**WHAT YOU WILL DO**. Repeat each line word for word.

•••

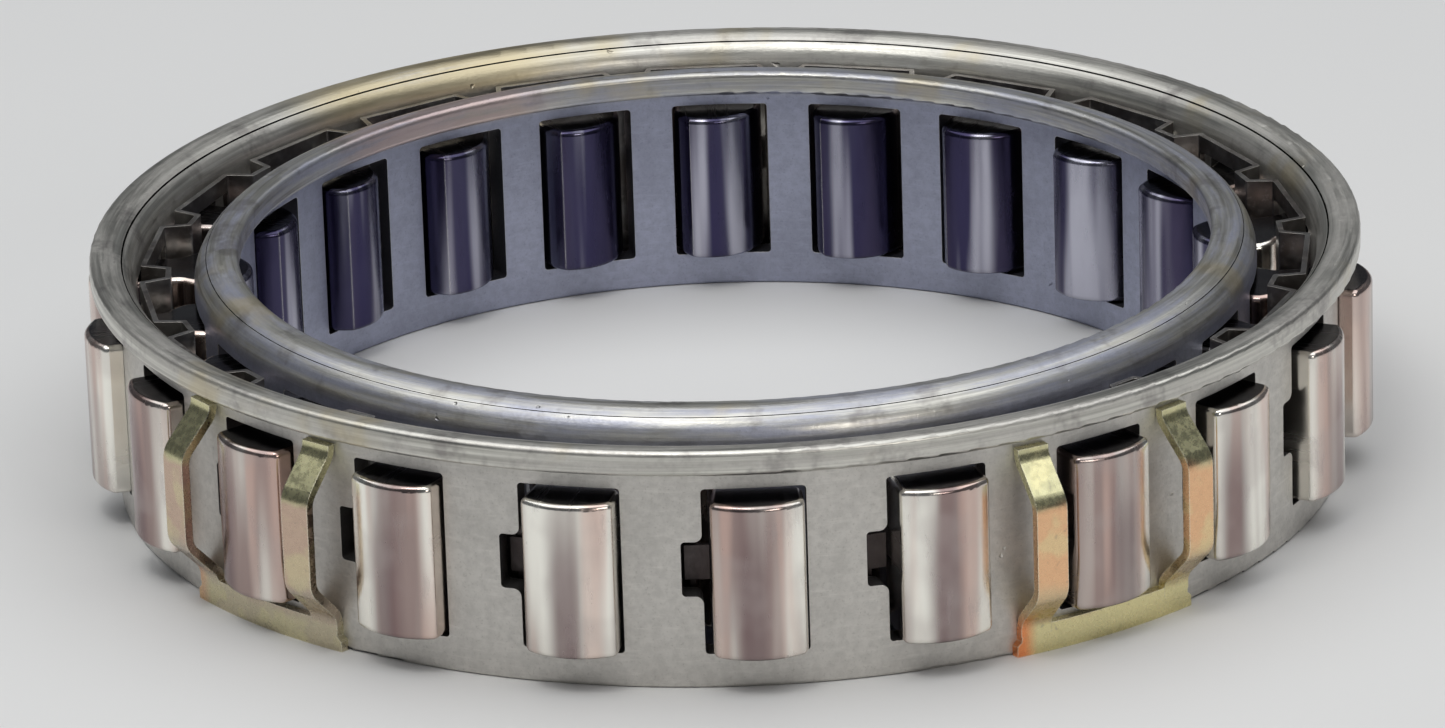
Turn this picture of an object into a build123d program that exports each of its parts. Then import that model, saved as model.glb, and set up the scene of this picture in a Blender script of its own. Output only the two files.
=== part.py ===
"""Double-cage sprag clutch insert with four drag clips.

Millimetres.  +Z is the clutch axis, z = 0 is the bottom edge both cages stand on,
and window 1 of both cages looks along -Y.  Angles grow counter-clockwise seen from +Z.
The insert runs between an inner race 49.72 mm and an outer race 66.38 mm in diameter.
"""
from build123d import *
from math import cos, degrees, hypot, radians, sqrt
import os

os.makedirs("parts", exist_ok=True)

# --- the whole insert --------------------------------------------------------------
HEIGHT = 12.7
SPRAG_COUNT = 22
PITCH = 360 / SPRAG_COUNT
FIRST_WINDOW_ANGLE = -90.0
SHEET = 1.3
CUT_PAST = 1.0

# --- cages -------------------------------------------------------------------------
OUTER_WALL_OUTSIDE = 31.88
OUTER_FLANGE_RADIUS = 32.87
INNER_WALL_INSIDE = 26.22
INNER_FLANGE_RADIUS = 25.18
INNER_FLANGE_DROP = 0.15
BEND_INSIDE = 0.3
RIM_ROUND = 0.3
FOOT_ROUND = 0.2

WINDOW_BOTTOM = 1.80
WINDOW_TOP = 10.43
WINDOW_CORNER = 0.2
OUTER_WINDOW_WIDTH = 5.13
INNER_WINDOW_WIDTH = 5.19
NOTCH_BOTTOM = 4.82
NOTCH_TOP = 7.67
NOTCH_DEPTH = 1.05
NOTCH_CORNER = 0.2
NOTCH_MOUTH_ROUND = 0.4

# --- sprags ------------------------------------------------------------------------
HEAD_CLEARANCE = 0.08
SPRAG_LENGTH = 8.1
SPRAG_LIFT = 0.12
HEAD_SPACING = 4.40
OUTER_CAM_RADIUS = 4.0
OUTER_CAM_CENTRE = (-1.705, 0.405)
HEEL_ACROSS = -2.43
TOE_ACROSS = 2.15
SHOULDER = (0.13, 2.43)
HEEL_ROOT = -1.73
TOE_ROOT = -1.20
INNER_CAM_RADIUS = 2.9
INNER_CAM_CENTRE = (0.98 - HEAD_SPACING, 0.435)
WAIST_WIDTH = 3.4
WAIST_ROUND = 0.6
CAM_CORNER_ROUND = 0.42
SPRAG_END_ROUND = 0.32
CAGE_TWIST_AT_REST = -1.64
SPRAG_LEAN = 10.08

# --- ribbon spring -----------------------------------------------------------------
RIBBON_SHEET = 0.28
RIBBON_RADIUS = 30.18
RIBBON_BOTTOM = 0.85
RIBBON_TOP = 11.35
FOLD_RADIUS = 28.85
FOLD_MOUTH = 1.30
FOLD_FLOOR = 0.75
FOLD_ROUND = 0.22
RIBBON_WINDOW_BOTTOM = 1.50
RIBBON_WINDOW_TOP = 10.45
RIBBON_WINDOW_HALF = 2.80
RIBBON_ANGLE_AT_REST = -0.15
TAB_BOTTOM = 5.20
TAB_TOP = 7.00
TAB_REACH = 0.70
TAB_ROOT = 0.55
TAB_SET_OUT = 0.10

# --- drag clips --------------------------------------------------------------------
CLIP_WINDOWS = (2, 8, 13, 19)
CLIP_SHEET = 0.45
CLIP_BEND = 1.1
CLIP_SHIFT = 0.17
CLIP_ARM_WIDTH = 1.7
CLIP_ARM_OFFSET = 4.32
CLIP_STAND_OFF = 1.8
CLIP_ARM_TOP = 10.9
CLIP_STEP_HIGH = 10.4
CLIP_BOW_TOP = 8.45
CLIP_BOW_BOTTOM = 3.7
CLIP_STEP_LOW = 1.8
CLIP_ARM_ROOT = 1.0
CLIP_STRIP_TOP = 1.5
CLIP_FOOT_FLARE = 0.25
CLIP_FOOT_TOP = 0.55
CLIP_HEM_WIDTH = 5.0
HEM_REBATE_PLAY = 0.1

# --- dimensions that follow from the ones above ------------------------------------
OUTER_WALL_INSIDE = OUTER_WALL_OUTSIDE - SHEET
INNER_WALL_OUTSIDE = INNER_WALL_INSIDE + SHEET
OUTER_PIVOT_RADIUS = OUTER_WALL_OUTSIDE - SHEET / 2
HEAD_RADIUS = OUTER_WINDOW_WIDTH / 2 - HEAD_CLEARANCE
WINDOW_HEIGHT = WINDOW_TOP - WINDOW_BOTTOM
WINDOW_MIDDLE = (WINDOW_TOP + WINDOW_BOTTOM) / 2


def window_angle(number):
    """Angle of the middle of outer window `number`, counted from 0."""
    return FIRST_WINDOW_ANGLE + number * PITCH


def clip_angle(number):
    """Angle of the middle of the clip that straddles outer window `number`."""
    return window_angle(number) + degrees(CLIP_SHIFT / OUTER_WALL_OUTSIDE)


def radial_plane(radius, z):
    """Plane facing outward at angle 0: its x runs counter-clockwise, its y up."""
    return Plane(origin=(radius, 0, z), x_dir=(0, 1, 0), z_dir=(1, 0, 0))


def around(shape, angle):
    """`shape` turned about the clutch axis."""
    return Rot(0, 0, angle) * shape


def turned(profile):
    """Ring swept once around the clutch axis from a profile in the XZ plane."""
    return revolve(profile, axis=Axis.Z, revolution_arc=360)


def flanged_profile(wall_near, wall_far, rim, top):
    """Bent sheet section: a wall between two radii whose top turns toward `rim`.

    `wall_near` is the side the flange turns to, `wall_far` the side of the big bend.
    """
    side = 1 if rim > wall_near else -1
    bend_outside = BEND_INSIDE + SHEET
    centre_r = wall_near + side * BEND_INSIDE
    underside = top - SHEET
    centre_z = underside - BEND_INSIDE
    slope = cos(radians(45))
    outside_mid = (centre_r - side * bend_outside * slope, centre_z + bend_outside * slope)
    inside_mid = (centre_r - side * BEND_INSIDE * slope, centre_z + BEND_INSIDE * slope)

    def point(r, z):
        return Vector(r, 0, z)

    far_top = point(wall_far, centre_z)
    flat_start = point(centre_r, top)
    rim_top = point(rim, top)
    rim_low = point(rim, underside)
    under_start = point(centre_r, underside)
    near_top = point(wall_near, centre_z)
    near_foot = point(wall_near, 0)
    far_foot = point(wall_far, 0)
    edges = [
        Line(far_foot, far_top),
        ThreePointArc(far_top, point(*outside_mid), flat_start),
        Line(flat_start, rim_top),
        Line(rim_top, rim_low),
        Line(rim_low, under_start),
        ThreePointArc(under_start, point(*inside_mid), near_top),
        Line(near_top, near_foot),
        Line(near_foot, far_foot),
    ]
    face = Face(Wire(edges))
    rim_corners = face.vertices().filter_by(lambda v: abs(v.X - rim) < 1e-6)
    face = fillet(rim_corners, RIM_ROUND)
    foot_corners = face.vertices().filter_by(lambda v: abs(v.Z) < 1e-6)
    return fillet(foot_corners, FOOT_ROUND)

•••

**FULL ANSWER**.
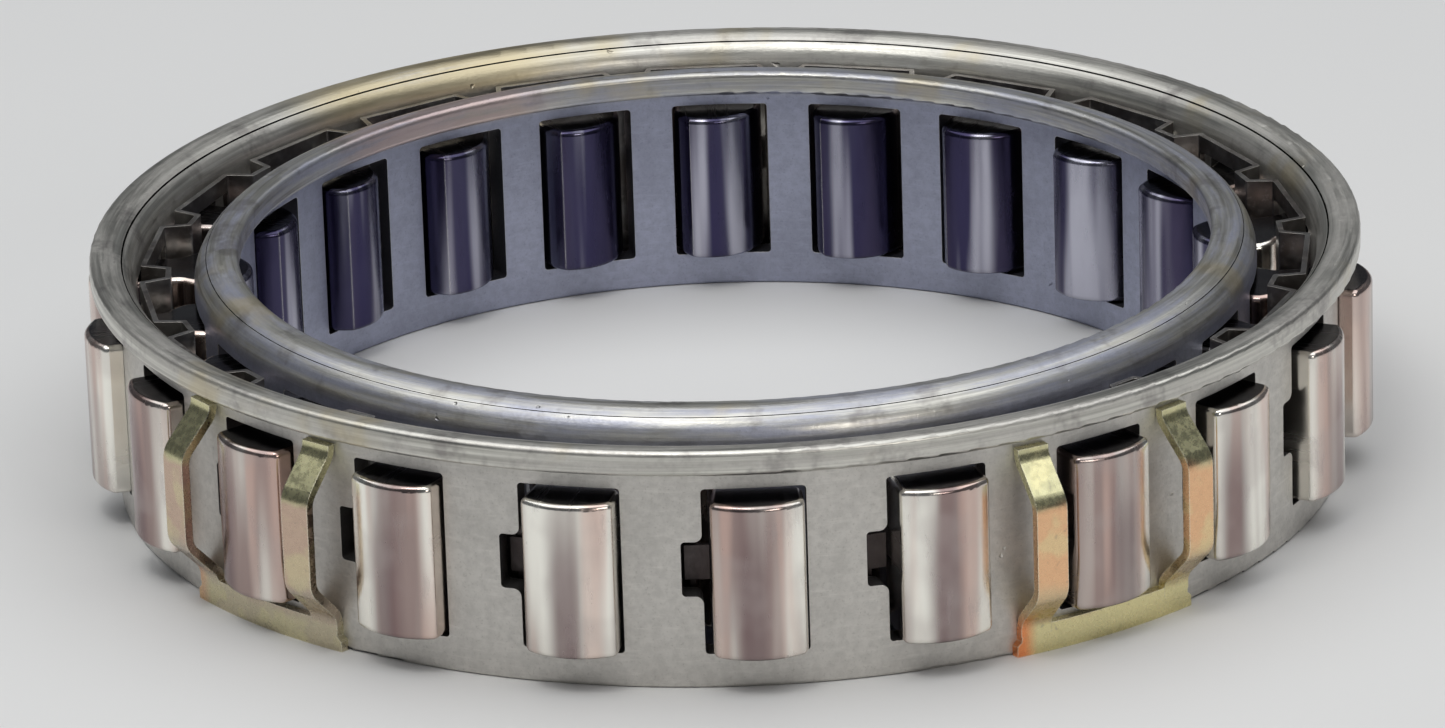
Turn this picture of an object into a build123d program that exports each of its parts. Then import that model, saved as model.glb, and set up the scene of this picture in a Blender script of its own. Output only the two files.
=== part.py ===
"""Double-cage sprag clutch insert with four drag clips.

Millimetres.  +Z is the clutch axis, z = 0 is the bottom edge both cages stand on,
and window 1 of both cages looks along -Y.  Angles grow counter-clockwise seen from +Z.
The insert runs between an inner race 49.72 mm and an outer race 66.38 mm in diameter.
"""
from build123d import *
from math import cos, degrees, hypot, radians, sqrt
import os

os.makedirs("parts", exist_ok=True)

# --- the whole insert --------------------------------------------------------------
HEIGHT = 12.7
SPRAG_COUNT = 22
PITCH = 360 / SPRAG_COUNT
FIRST_WINDOW_ANGLE = -90.0
SHEET = 1.3
CUT_PAST = 1.0

# --- cages -------------------------------------------------------------------------
OUTER_WALL_OUTSIDE = 31.88
OUTER_FLANGE_RADIUS = 32.87
INNER_WALL_INSIDE = 26.22
INNER_FLANGE_RADIUS = 25.18
INNER_FLANGE_DROP = 0.15
BEND_INSIDE = 0.3
RIM_ROUND = 0.3
FOOT_ROUND = 0.2

WINDOW_BOTTOM = 1.80
WINDOW_TOP = 10.43
WINDOW_CORNER = 0.2
OUTER_WINDOW_WIDTH = 5.13
INNER_WINDOW_WIDTH = 5.19
NOTCH_BOTTOM = 4.82
NOTCH_TOP = 7.67
NOTCH_DEPTH = 1.05
NOTCH_CORNER = 0.2
NOTCH_MOUTH_ROUND = 0.4

# --- sprags ------------------------------------------------------------------------
HEAD_CLEARANCE = 0.08
SPRAG_LENGTH = 8.1
SPRAG_LIFT = 0.12
HEAD_SPACING = 4.40
OUTER_CAM_RADIUS = 4.0
OUTER_CAM_CENTRE = (-1.705, 0.405)
HEEL_ACROSS = -2.43
TOE_ACROSS = 2.15
SHOULDER = (0.13, 2.43)
HEEL_ROOT = -1.73
TOE_ROOT = -1.20
INNER_CAM_RADIUS = 2.9
INNER_CAM_CENTRE = (0.98 - HEAD_SPACING, 0.435)
WAIST_WIDTH = 3.4
WAIST_ROUND = 0.6
CAM_CORNER_ROUND = 0.42
SPRAG_END_ROUND = 0.32
CAGE_TWIST_AT_REST = -1.64
SPRAG_LEAN = 10.08

# --- ribbon spring -----------------------------------------------------------------
RIBBON_SHEET = 0.28
RIBBON_RADIUS = 30.18
RIBBON_BOTTOM = 0.85
RIBBON_TOP = 11.35
FOLD_RADIUS = 28.85
FOLD_MOUTH = 1.30
FOLD_FLOOR = 0.75
FOLD_ROUND = 0.22
RIBBON_WINDOW_BOTTOM = 1.50
RIBBON_WINDOW_TOP = 10.45
RIBBON_WINDOW_HALF = 2.80
RIBBON_ANGLE_AT_REST = -0.15
TAB_BOTTOM = 5.20
TAB_TOP = 7.00
TAB_REACH = 0.70
TAB_ROOT = 0.55
TAB_SET_OUT = 0.10

# --- drag clips --------------------------------------------------------------------
CLIP_WINDOWS = (2, 8, 13, 19)
CLIP_SHEET = 0.45
CLIP_BEND = 1.1
CLIP_SHIFT = 0.17
CLIP_ARM_WIDTH = 1.7
CLIP_ARM_OFFSET = 4.32
CLIP_STAND_OFF = 1.8
CLIP_ARM_TOP = 10.9
CLIP_STEP_HIGH = 10.4
CLIP_BOW_TOP = 8.45
CLIP_BOW_BOTTOM = 3.7
CLIP_STEP_LOW = 1.8
CLIP_ARM_ROOT = 1.0
CLIP_STRIP_TOP = 1.5
CLIP_FOOT_FLARE = 0.25
CLIP_FOOT_TOP = 0.55
CLIP_HEM_WIDTH = 5.0
HEM_REBATE_PLAY = 0.1

# --- dimensions that follow from the ones above ------------------------------------
OUTER_WALL_INSIDE = OUTER_WALL_OUTSIDE - SHEET
INNER_WALL_OUTSIDE = INNER_WALL_INSIDE + SHEET
OUTER_PIVOT_RADIUS = OUTER_WALL_OUTSIDE - SHEET / 2
HEAD_RADIUS = OUTER_WINDOW_WIDTH / 2 - HEAD_CLEARANCE
WINDOW_HEIGHT = WINDOW_TOP - WINDOW_BOTTOM
WINDOW_MIDDLE = (WINDOW_TOP + WINDOW_BOTTOM) / 2


def window_angle(number):
    """Angle of the middle of outer window `number`, counted from 0."""
    return FIRST_WINDOW_ANGLE + number * PITCH


def clip_angle(number):
    """Angle of the middle of the clip that straddles outer window `number`."""
    return window_angle(number) + degrees(CLIP_SHIFT / OUTER_WALL_OUTSIDE)


def radial_plane(radius, z):
    """Plane facing outward at angle 0: its x runs counter-clockwise, its y up."""
    return Plane(origin=(radius, 0, z), x_dir=(0, 1, 0), z_dir=(1, 0, 0))


def around(shape, angle):
    """`shape` turned about the clutch axis."""
    return Rot(0, 0, angle) * shape


def turned(profile):
    """Ring swept once around the clutch axis from a profile in the XZ plane."""
    return revolve(profile, axis=Axis.Z, revolution_arc=360)


def flanged_profile(wall_near, wall_far, rim, top):
    """Bent sheet section: a wall between two radii whose top turns toward `rim`.

    `wall_near` is the side the flange turns to, `wall_far` the side of the big bend.
    """
    side = 1 if rim > wall_near else -1
    bend_outside = BEND_INSIDE + SHEET
    centre_r = wall_near + side * BEND_INSIDE
    underside = top - SHEET
    centre_z = underside - BEND_INSIDE
    slope = cos(radians(45))
    outside_mid = (centre_r - side * bend_outside * slope, centre_z + bend_outside * slope)
    inside_mid = (centre_r - side * BEND_INSIDE * slope, centre_z + BEND_INSIDE * slope)

    def point(r, z):
        return Vector(r, 0, z)

    far_top = point(wall_far, centre_z)
    flat_start = point(centre_r, top)
    rim_top = point(rim, top)
    rim_low = point(rim, underside)
    under_start = point(centre_r, underside)
    near_top = point(wall_near, centre_z)
    near_foot = point(wall_near, 0)
    far_foot = point(wall_far, 0)
    edges = [
        Line(far_foot, far_top),
        ThreePointArc(far_top, point(*outside_mid), flat_start),
        Line(flat_start, rim_top),
        Line(rim_top, rim_low),
        Line(rim_low, under_start),
        ThreePointArc(under_start, point(*inside_mid), near_top),
        Line(near_top, near_foot),
        Line(near_foot, far_foot),
    ]
    face = Face(Wire(edges))
    rim_corners = face.vertices().filter_by(lambda v: abs(v.X - rim) < 1e-6)
    face = fillet(rim_corners, RIM_ROUND)
    foot_corners = face.vertices().filter_by(lambda v: abs(v.Z) < 1e-6)
    return fillet(foot_corners, FOOT_ROUND)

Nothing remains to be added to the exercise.